**What this task involves:**
Check each line of the listing for the word "scene" and give only the number of lines that have it.

**Recorded data:**
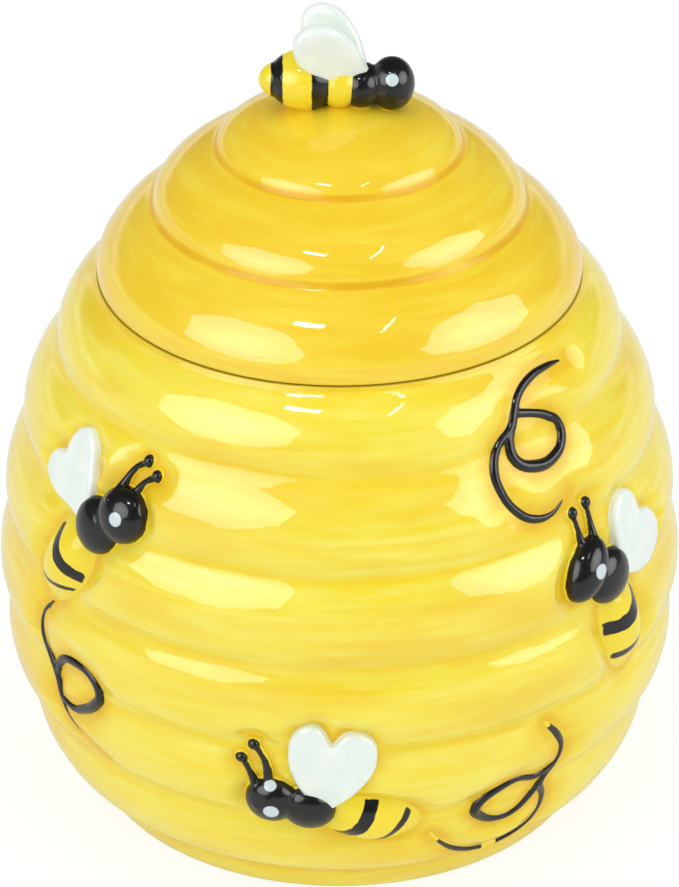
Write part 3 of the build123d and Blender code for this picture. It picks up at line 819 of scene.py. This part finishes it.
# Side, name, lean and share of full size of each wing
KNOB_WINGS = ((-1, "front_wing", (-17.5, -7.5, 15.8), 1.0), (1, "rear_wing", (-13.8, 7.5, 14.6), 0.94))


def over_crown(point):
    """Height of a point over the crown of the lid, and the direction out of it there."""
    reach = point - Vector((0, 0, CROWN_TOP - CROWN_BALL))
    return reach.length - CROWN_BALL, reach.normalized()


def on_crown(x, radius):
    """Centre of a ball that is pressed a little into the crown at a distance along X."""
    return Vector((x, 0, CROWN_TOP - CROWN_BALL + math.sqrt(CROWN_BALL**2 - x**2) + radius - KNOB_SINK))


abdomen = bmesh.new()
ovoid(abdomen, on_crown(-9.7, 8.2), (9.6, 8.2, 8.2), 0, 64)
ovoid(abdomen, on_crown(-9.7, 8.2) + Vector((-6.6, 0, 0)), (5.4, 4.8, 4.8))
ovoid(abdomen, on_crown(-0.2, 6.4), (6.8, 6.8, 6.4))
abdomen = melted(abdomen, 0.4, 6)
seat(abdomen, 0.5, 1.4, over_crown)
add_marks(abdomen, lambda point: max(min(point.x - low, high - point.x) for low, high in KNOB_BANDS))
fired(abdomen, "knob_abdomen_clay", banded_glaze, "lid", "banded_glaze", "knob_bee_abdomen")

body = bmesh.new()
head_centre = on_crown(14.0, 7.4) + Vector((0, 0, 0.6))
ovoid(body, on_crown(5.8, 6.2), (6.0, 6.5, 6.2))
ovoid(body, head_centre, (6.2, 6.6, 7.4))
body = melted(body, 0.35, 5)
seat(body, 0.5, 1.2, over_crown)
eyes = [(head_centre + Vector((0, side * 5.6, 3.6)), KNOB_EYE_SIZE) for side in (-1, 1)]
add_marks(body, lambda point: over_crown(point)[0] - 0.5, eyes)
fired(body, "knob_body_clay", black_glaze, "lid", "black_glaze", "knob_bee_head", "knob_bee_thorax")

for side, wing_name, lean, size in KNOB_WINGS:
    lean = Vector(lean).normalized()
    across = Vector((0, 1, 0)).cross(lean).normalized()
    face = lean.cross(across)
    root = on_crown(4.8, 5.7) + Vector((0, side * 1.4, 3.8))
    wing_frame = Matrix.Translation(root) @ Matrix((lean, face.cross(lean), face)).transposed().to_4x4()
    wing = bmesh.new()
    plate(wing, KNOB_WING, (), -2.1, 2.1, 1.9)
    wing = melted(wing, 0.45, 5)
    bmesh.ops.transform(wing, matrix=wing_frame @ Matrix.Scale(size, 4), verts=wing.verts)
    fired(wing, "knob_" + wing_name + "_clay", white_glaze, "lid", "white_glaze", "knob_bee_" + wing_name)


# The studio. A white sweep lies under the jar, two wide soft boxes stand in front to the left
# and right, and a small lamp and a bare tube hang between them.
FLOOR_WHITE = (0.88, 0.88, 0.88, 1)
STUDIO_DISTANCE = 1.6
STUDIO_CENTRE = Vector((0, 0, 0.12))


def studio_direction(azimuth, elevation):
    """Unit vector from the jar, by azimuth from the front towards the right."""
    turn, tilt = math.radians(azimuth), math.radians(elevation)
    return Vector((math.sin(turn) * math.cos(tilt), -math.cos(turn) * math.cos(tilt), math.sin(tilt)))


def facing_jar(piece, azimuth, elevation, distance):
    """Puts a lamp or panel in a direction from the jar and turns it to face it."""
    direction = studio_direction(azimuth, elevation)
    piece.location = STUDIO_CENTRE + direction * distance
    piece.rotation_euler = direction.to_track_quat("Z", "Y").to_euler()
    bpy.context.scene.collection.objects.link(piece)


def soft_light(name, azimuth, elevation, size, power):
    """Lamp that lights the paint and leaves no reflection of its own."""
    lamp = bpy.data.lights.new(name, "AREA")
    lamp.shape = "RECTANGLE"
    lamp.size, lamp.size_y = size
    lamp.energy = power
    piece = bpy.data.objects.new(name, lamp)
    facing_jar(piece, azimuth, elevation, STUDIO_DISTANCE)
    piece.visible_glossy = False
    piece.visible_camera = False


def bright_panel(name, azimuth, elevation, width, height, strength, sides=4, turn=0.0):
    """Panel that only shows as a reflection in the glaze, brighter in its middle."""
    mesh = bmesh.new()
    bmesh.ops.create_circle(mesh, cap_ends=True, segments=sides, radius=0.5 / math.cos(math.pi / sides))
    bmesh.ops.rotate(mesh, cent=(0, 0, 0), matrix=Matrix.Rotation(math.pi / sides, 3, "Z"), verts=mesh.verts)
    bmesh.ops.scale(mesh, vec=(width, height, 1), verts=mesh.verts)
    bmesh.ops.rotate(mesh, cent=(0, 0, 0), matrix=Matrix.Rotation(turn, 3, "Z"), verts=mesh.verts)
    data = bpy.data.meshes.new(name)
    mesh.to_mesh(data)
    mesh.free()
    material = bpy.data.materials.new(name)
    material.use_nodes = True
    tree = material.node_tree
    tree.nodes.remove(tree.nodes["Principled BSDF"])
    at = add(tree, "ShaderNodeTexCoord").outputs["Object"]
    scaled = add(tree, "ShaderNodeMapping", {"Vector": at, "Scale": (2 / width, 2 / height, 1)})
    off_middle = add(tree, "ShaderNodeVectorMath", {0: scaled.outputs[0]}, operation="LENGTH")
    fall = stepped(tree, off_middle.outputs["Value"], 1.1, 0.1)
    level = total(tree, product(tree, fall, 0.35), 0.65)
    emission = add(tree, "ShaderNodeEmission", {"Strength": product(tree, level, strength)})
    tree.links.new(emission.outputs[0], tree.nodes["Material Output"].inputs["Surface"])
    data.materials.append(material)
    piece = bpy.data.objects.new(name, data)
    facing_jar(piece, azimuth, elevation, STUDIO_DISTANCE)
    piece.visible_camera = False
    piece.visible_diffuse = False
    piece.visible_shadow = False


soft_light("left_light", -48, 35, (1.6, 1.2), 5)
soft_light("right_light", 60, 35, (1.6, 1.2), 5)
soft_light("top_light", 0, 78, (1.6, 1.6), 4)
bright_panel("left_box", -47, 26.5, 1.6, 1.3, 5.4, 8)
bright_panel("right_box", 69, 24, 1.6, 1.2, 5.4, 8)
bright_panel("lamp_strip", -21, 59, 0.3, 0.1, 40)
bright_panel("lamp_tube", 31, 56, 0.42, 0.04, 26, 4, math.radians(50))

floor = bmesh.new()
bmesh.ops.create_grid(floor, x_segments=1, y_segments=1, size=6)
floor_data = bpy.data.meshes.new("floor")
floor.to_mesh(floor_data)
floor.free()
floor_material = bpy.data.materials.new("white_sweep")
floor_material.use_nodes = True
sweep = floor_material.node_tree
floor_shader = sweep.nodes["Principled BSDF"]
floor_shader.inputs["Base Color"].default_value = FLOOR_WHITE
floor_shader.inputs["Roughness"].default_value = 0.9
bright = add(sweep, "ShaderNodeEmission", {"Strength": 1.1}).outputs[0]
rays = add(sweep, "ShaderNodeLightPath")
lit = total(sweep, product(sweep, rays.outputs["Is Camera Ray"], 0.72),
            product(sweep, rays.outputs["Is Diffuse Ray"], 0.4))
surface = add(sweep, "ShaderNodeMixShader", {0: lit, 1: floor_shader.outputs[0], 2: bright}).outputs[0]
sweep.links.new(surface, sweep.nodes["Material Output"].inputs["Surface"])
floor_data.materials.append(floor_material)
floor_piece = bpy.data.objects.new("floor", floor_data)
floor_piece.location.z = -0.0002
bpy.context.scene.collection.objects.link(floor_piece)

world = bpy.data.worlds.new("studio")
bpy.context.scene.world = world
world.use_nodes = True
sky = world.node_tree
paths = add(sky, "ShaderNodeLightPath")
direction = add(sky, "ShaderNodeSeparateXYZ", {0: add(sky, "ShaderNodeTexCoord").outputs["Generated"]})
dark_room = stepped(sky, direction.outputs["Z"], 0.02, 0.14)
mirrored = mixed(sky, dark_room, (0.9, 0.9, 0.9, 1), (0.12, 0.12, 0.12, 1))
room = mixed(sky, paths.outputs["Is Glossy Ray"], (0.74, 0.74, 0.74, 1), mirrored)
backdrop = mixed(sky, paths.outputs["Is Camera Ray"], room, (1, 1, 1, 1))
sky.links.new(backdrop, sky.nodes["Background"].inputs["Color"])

**Written response:**
4